また、レバノンでは、同国の大統領、首相、国会議長、ならびに各政治勢力の指導者らと会談し、イランがレバノンの独立と国民統一を支持する立場を改めて強調しました。そして、同国の内政に対する外国からの干渉や米・イスラエルによるヒズボッラーの武装解除圧力にも断固として反対を表明しました。
ラリージャーニー氏の訪問は、地域が非常に敏感な時期にあり、地域諸国の建設的な対話と協力を通じてしか持続的な安定は達成できないことを示しています。ラリージャーニー氏はイランに帰国後、「西アジア地域の持続可能な安全保障」計画を発表し、これをアメリカの指針と比較しました。
ラリージャーニー氏は次のように語っています。
イランの国家安全保障戦略は地域問題に重点を置いている。アメリカとイスラエルは現在、力による平和を追求することを隠さない。これは、我々が降伏するか、戦争を選ぶかというもので、地域を混乱させる結果を生む。シリアがその好例だ。

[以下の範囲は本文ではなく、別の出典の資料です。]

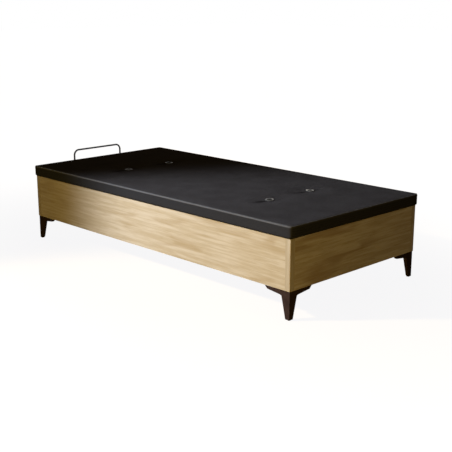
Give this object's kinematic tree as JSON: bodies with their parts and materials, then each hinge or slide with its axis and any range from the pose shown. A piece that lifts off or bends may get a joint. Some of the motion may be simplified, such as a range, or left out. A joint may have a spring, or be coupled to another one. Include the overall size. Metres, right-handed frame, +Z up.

もう一つ重視するのは、各国が協力して持続可能な安全保障を達成するというものだ。すべての国が力を持つべきであり、イランが追求しているのはこの理論だ。これに基づけば、イランの行動は異なる意味を持ち、地域を混乱させるのではなく、安定を追求していることが分かる。イラクとの安全保障協定はその例で、我々は共に安定した安全地帯を作り出そうとしている。
ラリージャーニー氏はまた、現在の西アジア情勢を20年前と比較し、イランに対するアメリカとイスラエルの戦争に言及しながら、「これらの出来事は一つの連鎖として捉えることができ、彼らの行動は常に地域の混乱を引き起こすものだった。アメリカはいつも地域の問題や行動の背後に隠れていたが、今回は自ら前面に出てきた」と述べました。
そして、イラン・イスラエル戦争後の情勢について、「敵は、イスラム諸国がこれまで対立してきた経緯からイランには接近しないだろうと考え、イランが孤立すると思っていたが、実際にはイスラム諸国の政府や民衆はイランを支持した」と述べました。
また、イランが敵に対してどう立ち向かうかについても、「敵はイランの防衛能力を過小評価していたが、イランのミサイル攻撃は戦争の半ばで彼らを困惑させた」と語りました。